Lucia Bosè (Something Creeping in the Dark) plays Ms. Tarantino, a widow who practices spiritualism. As her son grows older, he learns that the parlor tricks his mom uses to get money out of the marks hide what she can really do, so he forces her to give him the power of magic. Before long, he's stringing all sorts of objects around their apartment building, putting live frogs into a woman's mouth, creating a voodoo bread man and fondling torn-off chicken legs.

He's also obsessed with Tina Aumont from Torso and you know, who can blame him?

Director Giulio Questi was the screenwriter for The Possessed, as well as writing and directing the berserk Django Kill... If You Live, Shoot!, which starts with its hero clawing his way out of a mass grave and ends with people being messily melted down by molten gold. He also was behind the equally strange Death Laid an Egg before the failure of this movie ruined his directing career. It would be nine years before he had the chance to make another picture.

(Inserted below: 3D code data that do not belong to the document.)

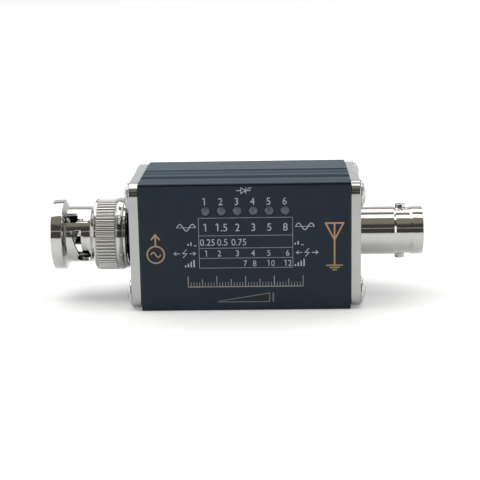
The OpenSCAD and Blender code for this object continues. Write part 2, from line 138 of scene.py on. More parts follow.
# Connectors. TAIL is the threaded end inside the case, as (radius, s) points, the same on both.
TAIL_R = 3.95
TAIL_BORE_R = 2.6
TAIL_END = -5.35
TAIL_CHAMFER = 0.3
TAIL_GAP = 0.05
TAIL = [
    (TAIL_BORE_R, TAIL_END), (TAIL_R - TAIL_CHAMFER, TAIL_END),
    (TAIL_R, TAIL_END + TAIL_CHAMFER), (TAIL_R, 0),
]
EDGE_R = 0.12
SLEEVE_R = 4.02
SLEEVE_ROOT = 6.15
SLEEVE_TIP = 10.75
SLEEVE_SLOT_W = 0.4

# Coupling nut. Angles are degrees round its axis, from the front and upwards.
NUT_R = 5.62
BRIDGE_R = 5.53
KNURL_TEETH = 60
KNURL_DEPTH = 0.3
KNURL_START = 3.5
KNURL_END = 7.25
KNURL_ROOT_R = 6.85
TOOTH_FORM = [0, 0.5, 0.88, 1, 1, 1, 0.88, 0.5]
RAMP_W = 2.35
ENTRY_START = 36.2
ENTRY_END = 59.8
SEAT_ANGLE = -47
SEAT_S = 10.15
SEAT_R = 1.4

# Print on the label.
INK_T = 0.012
INK_STEP = 0.0015
INK_LAYERS = 7

# A digit's height in the built-in font against the font's size, and how far digits are squeezed.
DIGIT_HEIGHT = 0.729
DIGIT_SQUEEZE = 0.94


# ---- mesh helpers ----


def new_object(name, bm, material, smooth_angle=35):
    """Turns a bmesh made in millimetres into an object in metres, smooth up to an angle."""
    bmesh.ops.recalc_face_normals(bm, faces=bm.faces)
    bm.transform(Matrix.Scale(MM, 4))
    mesh = bpy.data.meshes.new(name)
    bm.to_mesh(mesh)
    bm.free()
    obj = bpy.data.objects.new(name, mesh)
    bpy.context.scene.collection.objects.link(obj)
    mesh.materials.append(material)
    if smooth_angle:
        smooth(obj, smooth_angle)
    return obj


def smooth(obj, angle):
    """Smooth shading with sharp edges past an angle, and normals led by the larger faces."""
    obj.data.shade_smooth()
    obj.data.set_sharp_from_angle(angle=math.radians(angle))
    weighted = obj.modifiers.new("weighted", "WEIGHTED_NORMAL")
    weighted.keep_sharp = True
    bake_modifiers(obj)


def bake_modifiers(obj):
    """Replaces the object's mesh by what its modifiers make of it."""
    graph = bpy.context.evaluated_depsgraph_get()
    mesh = bpy.data.meshes.new_from_object(obj.evaluated_get(graph))
    old = obj.data
    obj.modifiers.clear()
    obj.data = mesh
    bpy.data.meshes.remove(old)
    mesh.name = obj.name


def stands_for(obj, body, slot, *nodes):
    """Rides on a body and replaces CAD nodes; its slot argument is not used."""
    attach(obj, body)
    if nodes:
        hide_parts(*nodes)


def rounded(points, radius, steps=3, is_open=False):
    """The outline with each corner replaced by an arc of that radius, or less where an edge is short."""
    nearly_straight = math.radians(170)
    edge_share = 0.45
    out = []
    count = len(points)
    for i, point in enumerate(points):
        here = Vector(point)
        before = Vector(points[i - 1]) - here
        after = Vector(points[(i + 1) % count]) - here
        turn = before.angle(after, math.pi)
        if (is_open and i in (0, count - 1)) or turn > nearly_straight:
            out.append(tuple(point))
            continue
        longest = edge_share * min(before.length, after.length)
        tangent = min(radius / math.tan(turn / 2), longest)
        to_before, to_after = before.normalized(), after.normalized()
        centre = here + (to_before + to_after).normalized() * (tangent / math.cos(turn / 2))
        first = here + to_before * tangent - centre
        last = here + to_after * tangent - centre
        sweep = math.atan2(first.x * last.y - first.y * last.x, first.dot(last))
        for k in range(steps + 1):
            a = sweep * k / steps
            c, s = math.cos(a), math.sin(a)
            out.append((centre.x + c * first.x - s * first.y, centre.y + s * first.x + c * first.y))
    return out


def arc(cx, cy, radius, start, end, steps):
    """Points on an arc, with its angles in degrees."""
    angles = [math.radians(start + (end - start) * k / steps) for k in range(steps + 1)]
    return [(cx + radius * math.cos(a), cy + radius * math.sin(a)) for a in angles]


def rectangle(low_u, low_v, high_u, high_v):
    """The four corners of a rectangle."""
    return [(low_u, low_v), (high_u, low_v), (high_u, high_v), (low_u, high_v)]


def on_axis(side):
    """Places a turned profile's point on one side's connector axis: 0 faces the front, 90 degrees up."""

    def place(r, angle, s):
        return (side * (FACE + s), -r * math.cos(angle), AXIS_Z + r * math.sin(angle))

    return place


def turned(profile, place, segments):
    """A bmesh of a closed profile of (radius, s) turned about an axis."""
    bm = bmesh.new()
    rings = []
    for r, s in profile:
        count = segments if r > TINY else 1
        rings.append([bm.verts.new(place(r, TAU * k / segments, s)) for k in range(count)])
    for ring, other in zip(rings, rings[1:] + rings[:1]):
        if len(ring) == len(other) == 1:
            continue
        for k in range(segments):
            n = (k + 1) % segments
            corners = [ring[k % len(ring)], ring[n % len(ring)], other[n % len(other)], other[k % len(other)]]
            bm.faces.new(list(dict.fromkeys(corners)))
    return bm


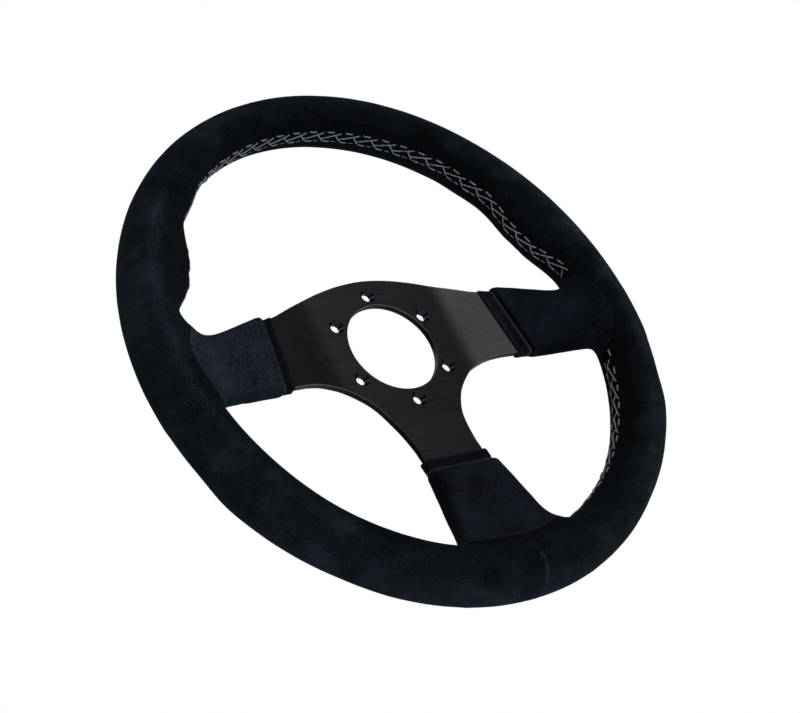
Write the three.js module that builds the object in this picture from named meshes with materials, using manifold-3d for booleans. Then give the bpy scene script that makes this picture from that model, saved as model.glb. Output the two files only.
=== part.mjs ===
// Three-spoke steering wheel with a padded, suede wrapped rim.
// Row frame: millimetres, +Z toward 12 o'clock, +X to the driver's right, the
// driver's side faces -Y. The origin is the centre of the bolt circle on the
// back (mounting) face of the spoke plate.
//
// Everything is built in wheel space (x right, y toward 12 o'clock, w toward
// the driver, w = 0 on the mounting face) and turned upright at the end.

import * as THREE from 'three';
import { mergeVertices } from 'three/addons/utils/BufferGeometryUtils.js';
import Module from 'manifold-3d';

// ---------------------------------------------------------------- dimensions

// Spoke plate.
const PLATE_THICK = 4.2;
const PLATE_CHAMFER = 0.4;
const BOLT_CIRCLE_R = 35;
const BORE_LAND = 6.8;
const HUB_LAND = 10.2;
const BOLT_COUNT = 6;
const BOLT_HOLE_R = 2.75;
const COUNTERSINK_R = 4.5;
const COUNTERSINK_DEPTH = 2.0;
const SPOKE_BEND_AT = 47;
const SPOKE_BEND_HALF = 5;
const LEVEL_BEFORE_RIM = 13.2;
const END_PAST_RIM = 3.8;
const END_PROUD = 0.1;

// Spoke edges from ARM_FROM outward: height and drift per millimetre.
const ARM_FROM = 68;
const SIDE_TOP = 27.3;
const SIDE_TOP_DRIFT = -0.33;
const SIDE_LOW = -18.1;
const SIDE_LOW_DRIFT = -0.105;
const FOOT_HALF = 20.1;
const FOOT_DRIFT = 0;

// Grip of the rim.
const RIM_R = 152.2;
const RIM_FORWARD = 13.7;
const GRIP_HALF_TOP = 13.3;
const GRIP_HALF_LOW = 15.05;
const GRIP_HALF_DEEP = 17.5;
const THUMB_REST = 8.6;
const THUMB_LIP = 2.3;
const THUMB_HOLLOW = 0.3;
const PALM_CORNER = 2.4;

// Layers from the outside in.
const SUEDE = 1.5;
const GAP = 0.3;
const SEAM_GAP = 0.5;
const BUTT_SEAM_ANGLE = 270;

// Rim hoop and rivets.
const HOOP_HALF_WIDE = 5;
const HOOP_THICK = 5;
const RIVET_R = 2.5;
const RIVET_HEAD_R = 4.5;
const RIVET_HEAD = 2.4;
const RIVET_SPREAD = 8;

// Sleeves, trim bands and piping at the spokes.
const BAND_FROM = 76.2;
const FOOT_BAND_FROM = 75.3;
const BAND_LONG = 6.6;
const BAND_THICK = 1.3;
const BAND_SLANT = 0.122;
const PIPING = 0.9;
const SLEEVE_FRONT_PAD = 5.2;
const SLEEVE_BACK_PAD = 2.6;
const SLEEVE_SIDE_PAD = 2.8;
const FLARE_BEFORE_RIM = 40.2;
const FLARE_LONG = 32;
const SLEEVE_FLARE = 5;
const SLEEVE_BEFORE_RIM = 5.2;

// Cross-stitched seam round the inside of the rim.
const STITCH_WIDE = 7;
const STITCH_THICK = 0.8;
const STITCH_TOP_FROM = 15;
const STITCH_LOW_FROM = 15;
const STITCH_LOW_TO = 70;

// Sampling.
const RIM_STEPS = 72;
const GRIP_SIDES = 14;
const SLEEVE_SIDES = 12;
const HOLE_SIDES = 14;
const RIVET_SIDES = 10;
const HOOP_STEPS = 48;
const EDGE_STEPS = 4;

// Places that follow from the sizes above. The spokes run straight from their
// bend to the rim, where the plate's end lies in the middle of the grip.
const HUB_BORE_R = BOLT_CIRCLE_R - BORE_LAND;
const HUB_TOP = BOLT_CIRCLE_R + HUB_LAND;
const RIM_CENTRE_W = PLATE_THICK + RIM_FORWARD;
const SPOKE_LEVEL_AT = RIM_R - LEVEL_BEFORE_RIM;
const SPOKE_END = RIM_R + END_PAST_RIM;
const SPOKE_END_RISE = RIM_CENTRE_W - PLATE_THICK / 2 + END_PROUD;
const SPOKE_SLOPE = SPOKE_END_RISE / (SPOKE_LEVEL_AT - SPOKE_BEND_AT);
const SLEEVE_FLARE_FROM = RIM_R - FLARE_BEFORE_RIM;
const SLEEVE_END = RIM_R - SLEEVE_BEFORE_RIM;

// ------------------------------------------------------------------- helpers

const wasm = await Module();
wasm.setup();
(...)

This movie starts with these words: "To the viewers, This film is not a story. It's a card game. This is why the beginning is not credible nor is the ending. You are the players. Play well and win."

From what I've found online, people either absolutely love this movie or hate every single minute of it, much like the other films that Questi made. That means that - you guessed it - I loved this mess of a movie. I can't wait for people to reply just how much they disliked it.